Layer on generous stock-based compensation, convertible securities, structured financing arrangements, venture funding rounds priced on future potential rather than present cash flow, and an ecosystem emerges where narrative often becomes as valuable as revenue itself. None of this is illegal. Much of it is perfectly rational corporate finance. It simply means investors need to distinguish between businesses creating value and businesses creating excitement.
History suggests those are rarely the same thing.
AI Amplifies Intelligence. It Also Amplifies Ignorance.
To put it bluntly, if you are not already competent in your field and you use AI blindly, it is about as useful as a barn mouse. It may produce answers that sound convincing, but without the experience to evaluate those answers, distinguish signal from noise and recognise when the model is confidently wrong, you are simply outsourcing your judgement to a statistical engine that has no understanding of the consequences of its own output.
On the other hand, if you genuinely understand your profession and use these models as tools rather than substitutes for thinking, they can dramatically increase your productivity, accelerate research, challenge assumptions and make you exceptionally effective.
AI does not replace expertise. It amplifies it. Like every amplifier, it strengthens whatever is already there, whether that happens to be knowledge or ignorance.
Experience May Be About to Make a Comeback
Ironically, this could become very good news for experienced professionals.
If you are 45, 55, 65 or beyond, now is probably the time to sharpen your skills rather than retire them. Continue learning, look after your health and stay intellectually engaged, because experience may once again become king.
Many younger workers, particularly those under 40, have been conditioned to believe they are exceptional simply because they grew up with technology at their fingertips. Some genuinely are. Many are not.
Those who become dependent on AI for every decision, every report and every piece of analysis may also become the easiest to replace because dependence is rarely a durable competitive advantage.
The people who will thrive are those capable of questioning the machine rather than obeying it. Organisations will eventually learn to distinguish between people who use AI to extend their judgement and those who have quietly replaced judgement altogether.
Artificial Intelligence or Advanced Imitation?
Which brings us to perhaps the biggest irony of all.
AI is supposed to stand for Artificial Intelligence. Based on where the technology stands today, a more fitting description might be Advanced Imitation or perhaps Artificially Impressive.

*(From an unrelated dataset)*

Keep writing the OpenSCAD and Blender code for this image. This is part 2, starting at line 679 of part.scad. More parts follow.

The engineering is genuinely remarkable. The productivity gains are real. The long-term potential remains enormous.
The marketing, however, has been even more impressive than the technology itself.

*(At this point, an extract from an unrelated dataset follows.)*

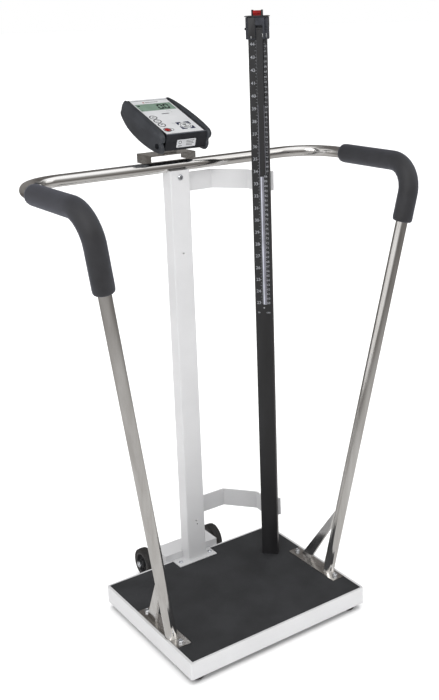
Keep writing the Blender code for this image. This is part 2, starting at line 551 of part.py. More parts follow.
def build_indicator():
    # bracket saddled on the rail, with a yoke for the tilting indicator
    bracket = add("indicator_bracket", box("indicator_bracket", (-0.0540, 0.0540),
                                           (0.1700, 0.2250), (0.9440, 0.9630)), STEEL)
    cut(bracket, box("bracket_under", (-0.0515, 0.0515), (0.1, 0.3), (0.9, 0.9605)))
    cut(bracket, cylinders("bracket_saddle", [(RAIL_BACK, RAIL_Z)], RAIL_R + GAP, -0.07, 0.07,
                           axis="X", segments=32))
    head = empty("indicator_frame", (0, IND_Y, IND_Z), (IND_TILT, 0, 0))
    bpy.context.view_layer.update()
    pivot = head.matrix_world @ Vector((0, TILT_Y, TILT_Z))
    yoke = add("tilt_yoke", box("tilt_yoke", (-0.0175, 0.0175), (pivot.y - 0.0090, pivot.y + 0.0090),
                                (0.9633, pivot.z + 0.0058)), STEEL)
    cut(yoke, box("yoke_gap", (-0.0147, 0.0147), (0.1, 0.3), (0.9658, 1.1)))
    cut(yoke, cylinders("yoke_bore", [(pivot.y, pivot.z)], 0.0023, -0.03, 0.03, axis="X"))
    add("tilt_bolt", lathe("tilt_bolt", [(0.0, -0.0220), (0.0045, -0.0220), (0.0045, -0.0178),
                                         (0.0020, -0.0178), (0.0020, 0.0178), (0.0045, 0.0178),
                                         (0.0045, 0.0210), (0.0, 0.0210)], axis="X",
                           segments=12), ZINC, loc=pivot, smooth=40)

    tilt = empty("tilt_axis", pivot, (IND_TILT, 0, 0))
    w, l = IND_HALF_W, IND_HALF_L
    here = (0, -TILT_Y, -TILT_Z)
    lower = add("indicator_lower", prism("indicator_lower", [
        (-l, -0.0165), (-l, -0.0330), (-l + 0.0060, -0.0380), (l - 0.0200, -0.0380),
        (l, -0.0300), (l, -0.0165)], -w, w, axis="X"), BLACK_ABS, tilt, loc=here)
    cut(lower, box("lower_hollow", (-w + 0.0022, w - 0.0022), (-l + 0.0022, l - 0.0022),
                   (-0.0320, 0.0)))
    join(lower, prism("tilt_lug", [(TILT_Y + 0.0075, -0.0370), (TILT_Y - 0.0075, -0.0370)]
                      + arc(TILT_Y, TILT_Z, 0.0065, 190, 350, 6), -0.0143, 0.0143, axis="X"))
    cut(lower, cylinders("lug_bore", [(TILT_Y, TILT_Z)], 0.0023, -0.03, 0.03, axis="X"))

    upper = add("indicator_upper", prism("indicator_upper", [
        (-l, -0.0162), (-l, -0.0030), (-l + 0.0022, 0.0004), (l, 0.0004), (l, -0.0162)],
        -w, w, axis="X"), BLACK_ABS, tilt, loc=here)
    cut(upper, box("upper_hollow", (-w + 0.0022, w - 0.0022), (-l + 0.0022, l - 0.0022),
                   (-0.03, -0.0062)))
    cut(upper, box("film_recess", (-0.0441, 0.0441), (-0.0768, 0.0768), (-0.0011, 0.01)))
    cut(upper, box("display_pocket", (-0.0422, 0.0422), (0.0287, 0.0618), (-0.02, 0.01)))
    places = [(KEY_X, y) for y in KEY_YS.values()]
    cut(upper, cylinders("key_wells", places, KEY_R + 0.0006, -0.0030, 0.01))

    film = add("keypad_overlay", box("keypad_overlay", (-0.0438, 0.0438), (-0.0765, 0.0765),
                                     (-0.0008, 0.0)), FILM, tilt, loc=here)
    cut(film, box("film_window", (-0.0416, 0.0416), (0.0290, 0.0615), (-0.01, 0.01)))
    cut(film, cylinders("film_key_holes", places, KEY_R + GAP, -0.01, 0.01, segments=20))
    add("display_panel", box("display_panel", (-0.0413, 0.0413), (0.0293, 0.0612),
                             (-0.0060, -0.0002)), LCD, tilt, loc=here)
    add("circuit_board", box("circuit_board", (-0.0400, 0.0400), (-0.0740, 0.0740),
                             (-0.0200, -0.0184)), BOARD, tilt, loc=here)
    for name, y in KEY_YS.items():
        press = empty(name + "_axis", (KEY_X, y - TILT_Y, -TILT_Z), parent=tilt)
        add(name, lathe(name, [(0.0, -0.0007), (KEY_R, -0.0007), (KEY_R, 0.0003),
                               (KEY_R - 0.0006, 0.0006), (0.0, 0.0006)], segments=20),
            RED if name == "key_power" else FILM, press, smooth=40)
    for side, s in (("left", -1), ("right", 1)):
        x = sorted((s * (w + GAP), s * 0.0640))
        add("cheek_" + side, prism("cheek", cheek_outline(), x[0], x[1], axis="X", bevel=0.0018),
            BLACK_ABS, tilt, loc=here, smooth=40)


clear_scene()
build_platform()
build_column()
build_handrail()
build_wheels()
build_rod()
build_indicator()
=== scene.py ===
"""Look of the patient scale: materials, detailed pieces, lights and camera.

Lengths are metres.  Print, segments and plates lie in flat frames whose Z points out of them.
"""
import math

import bmesh
import bpy
from mathutils import Matrix, Vector


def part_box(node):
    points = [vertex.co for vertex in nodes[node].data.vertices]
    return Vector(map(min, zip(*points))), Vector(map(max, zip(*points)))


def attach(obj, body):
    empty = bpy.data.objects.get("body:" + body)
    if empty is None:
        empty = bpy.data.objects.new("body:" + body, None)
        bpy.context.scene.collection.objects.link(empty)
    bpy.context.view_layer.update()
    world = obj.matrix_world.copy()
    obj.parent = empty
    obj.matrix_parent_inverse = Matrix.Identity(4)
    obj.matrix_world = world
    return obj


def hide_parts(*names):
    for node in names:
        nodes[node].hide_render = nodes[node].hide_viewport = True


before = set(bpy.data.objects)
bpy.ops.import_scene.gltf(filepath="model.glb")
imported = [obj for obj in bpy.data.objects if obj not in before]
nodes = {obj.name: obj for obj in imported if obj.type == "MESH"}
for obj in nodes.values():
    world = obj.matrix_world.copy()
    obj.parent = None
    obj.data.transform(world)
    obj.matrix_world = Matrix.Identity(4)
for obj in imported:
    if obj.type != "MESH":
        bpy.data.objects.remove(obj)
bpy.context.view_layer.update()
scene = bpy.context.scene

INK = 0.00006  # how far print stands proud of its surface
UPRIGHT = Matrix.Rotation(math.pi / 2, 4, "X")  # stands a flat frame up, facing -Y


# -------------------- camera
CAMERA_AT = (-1.0641, -1.6227, 1.2507)
CAMERA_BACK = Vector((-0.5520, -0.7925, 0.2593)).normalized()
CAMERA_RIGHT = Vector((0.8160, -0.5774, -0.0277))
LENS, SENSOR, SHIFT = 52.45, 36.0, (-0.0448, -0.1011)


def make_camera():
    """Camera the scale is shown from, ahead of it and to its left."""
    data = bpy.data.cameras.new("camera")
    cam = bpy.data.objects.new("camera", data)
    scene.collection.objects.link(cam)
    right = (CAMERA_RIGHT - CAMERA_BACK * CAMERA_RIGHT.dot(CAMERA_BACK)).normalized()
    turn = Matrix((right, CAMERA_BACK.cross(right), CAMERA_BACK)).transposed().to_4x4()
    cam.matrix_world = Matrix.Translation(CAMERA_AT) @ turn
    data.sensor_width = SENSOR
    data.lens = LENS
    data.shift_x, data.shift_y = SHIFT
    scene.camera = cam


make_camera()


# -------------------- materials
def ramp(graph, source, stops):
    """Colour ramp fed by a value; stops are (position, colour)."""
    out = graph.nodes.new("ShaderNodeValToRGB")
    elements = out.color_ramp.elements
    for end in (0, -1):
        elements[end].position, elements[end].color = stops[end][0], (*stops[end][1], 1)
    for position, colour in stops[1:-1]:
        elements.new(position).color = (*colour, 1)
    graph.links.new(source, out.inputs["Fac"])
    return out.outputs["Color"]


EVEN = (1, 1, 1)


def noise(graph, scale, stretch=EVEN, kind="Noise", detail=3.0):
    """Noise over the piece's own coordinates; scale is cells for each metre."""
    where = graph.nodes.new("ShaderNodeTexCoord")
    place = graph.nodes.new("ShaderNodeMapping")
    place.inputs["Scale"].default_value = [scale * s for s in stretch]
    graph.links.new(where.outputs["Object"], place.inputs["Vector"])
    tex = graph.nodes.new("ShaderNodeTex" + kind)
    tex.inputs["Scale"].default_value = 1.0
    if kind == "Noise":
        tex.inputs["Detail"].default_value = detail
    graph.links.new(place.outputs["Vector"], tex.inputs["Vector"])
    return tex.outputs["Fac" if kind == "Noise" else "Distance"]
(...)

Markets are behaving as though predictive statistical systems have somehow crossed the threshold into genuine understanding. They have not. What they have crossed is the threshold where enough capital, media attention and financial engineering reinforce one another to create the appearance of inevitability.
That does not mean AI will fail. Quite the opposite. It will almost certainly transform large parts of the global economy.
But history teaches us that revolutionary technologies and speculative bubbles frequently arrive together. Railroads changed the world. So did electricity. So did the internet. Every one of them also produced spectacular periods of overvaluation before reality eventually caught up.
Confusing sophisticated pattern prediction with genuine understanding is precisely the kind of Horse ST markets repeatedly fall for whenever enthusiasm outruns reality. This time is unlikely to be any different.